• **Description of the task**
Reproduce the listing below in its entirety. Change nothing.

— start of Information provided —

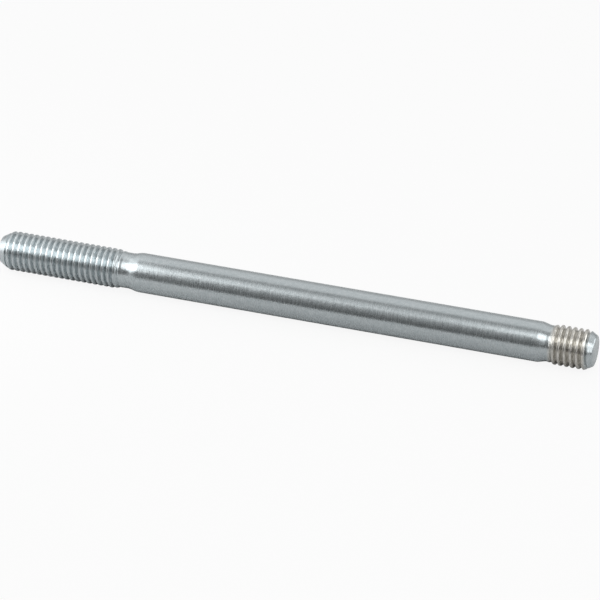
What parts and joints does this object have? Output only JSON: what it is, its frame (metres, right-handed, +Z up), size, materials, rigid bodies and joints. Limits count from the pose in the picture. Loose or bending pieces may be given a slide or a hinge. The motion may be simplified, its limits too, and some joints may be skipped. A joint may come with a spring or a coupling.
{
  "type": "stud bolt",
  "caption": "Headless double-ended stud with a plain full-diameter shank, a long threaded nut end and a short threaded screw-in end, for clamping parts to a tapped hole.",
  "frame": {"origin": "under the middle of the length, on the surface that the stud lies on", "axes": "+X along the stud's axis towards the short screw-in end, +Z up, +Y by the right-hand rule"},
  "size_m": [0.154, 0.01, 0.0099],
  "materials": {
    "zinc_plated_steel": "bright zinc plating with fine turning marks"
  },
  "bodies": {
    "root": {"stud": "zinc_plated_steel"}
  },
  "joints": []
}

— end of Information provided —

• **Task solution**
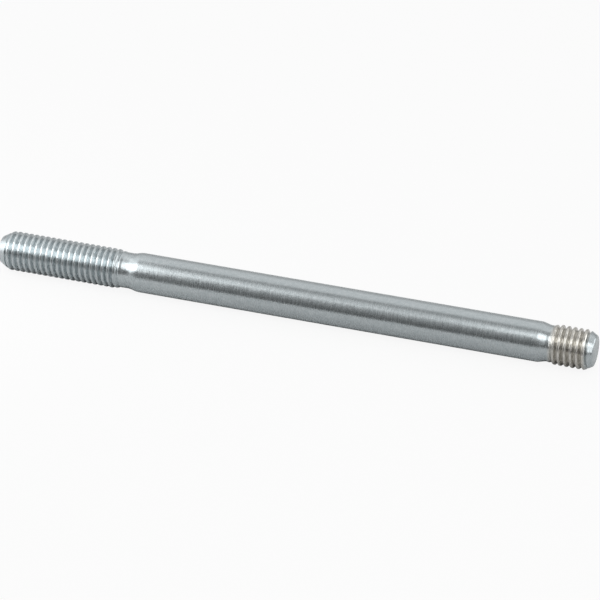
What parts and joints does this object have? Output only JSON: what it is, its frame (metres, right-handed, +Z up), size, materials, rigid bodies and joints. Limits count from the pose in the picture. Loose or bending pieces may be given a slide or a hinge. The motion may be simplified, its limits too, and some joints may be skipped. A joint may come with a spring or a coupling.
{
  "type": "stud bolt",
  "caption": "Headless double-ended stud with a plain full-diameter shank, a long threaded nut end and a short threaded screw-in end, for clamping parts to a tapped hole.",
  "frame": {"origin": "under the middle of the length, on the surface that the stud lies on", "axes": "+X along the stud's axis towards the short screw-in end, +Z up, +Y by the right-hand rule"},
  "size_m": [0.154, 0.01, 0.0099],
  "materials": {
    "zinc_plated_steel": "bright zinc plating with fine turning marks"
  },
  "bodies": {
    "root": {"stud": "zinc_plated_steel"}
  },
  "joints": []
}